Trashbusters: Deep Learning Approach for Litter Detection and Tracking
Kashish Jain, Manthan Juthani, Jash Jain, Anant V. Nimkar
TL;DR
This work tackles automated enforcement of anti-littering by linking litter detection, robust tracking, and long-distance face recognition. The proposed Trashbusters pipeline combines a fine-tuned YOLOv4 litter detector, an UKF-enhanced DeepSORT tracker, and FRAD with Multi-task CNN and ArcFace to identify offenders via face matching against a database. Key contributions include integrating litter detection with non-linear–motion tracking and distance-face recognition, plus a dataset- and pipeline-oriented evaluation showing YOLOv4 offers strong detection performance and the improved tracker handles occlusion and drift more effectively. The approach aims to enable prompt, automated penalization of litterbugs, potentially improving enforcement efficiency, accountability, and public space cleanliness, albeit with limitations in object variety and lighting conditions that warrant further real-time deployment studies and collaboration with government agencies.
Abstract
The illegal disposal of trash is a major public health and environmental concern. Disposing of trash in unplanned places poses serious health and environmental risks. We should try to restrict public trash cans as much as possible. This research focuses on automating the penalization of litterbugs, addressing the persistent problem of littering in public places. Traditional approaches relying on manual intervention and witness reporting suffer from delays, inaccuracies, and anonymity issues.
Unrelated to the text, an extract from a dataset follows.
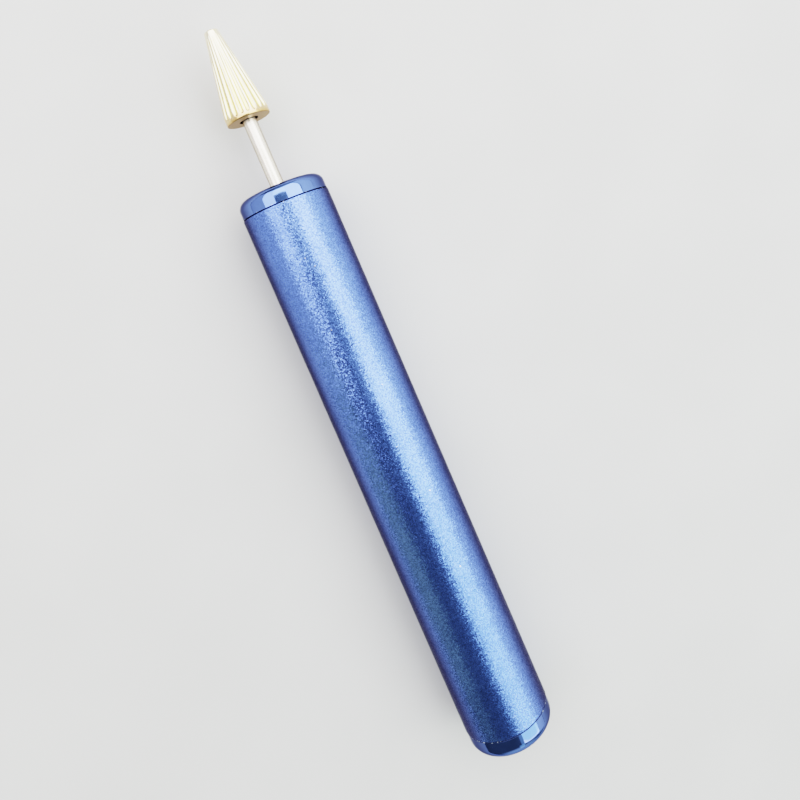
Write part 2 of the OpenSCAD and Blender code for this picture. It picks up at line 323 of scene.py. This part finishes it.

To overcome these challenges, this paper proposes a fully automated system that utilizes surveillance cameras and advanced computer vision algorithms for litter detection, object tracking, and face recognition. The system accurately identifies and tracks individuals engaged in littering activities, attaches their identities through face recognition, and enables efficient enforcement of anti-littering policies. By reducing reliance on manual intervention, minimizing human error, and providing prompt identification, the proposed system offers significant advantages in addressing littering incidents. The primary contribution of this research lies in the implementation of the proposed system, leveraging advanced technologies to enhance surveillance operations and automate the penalization of litterbugs.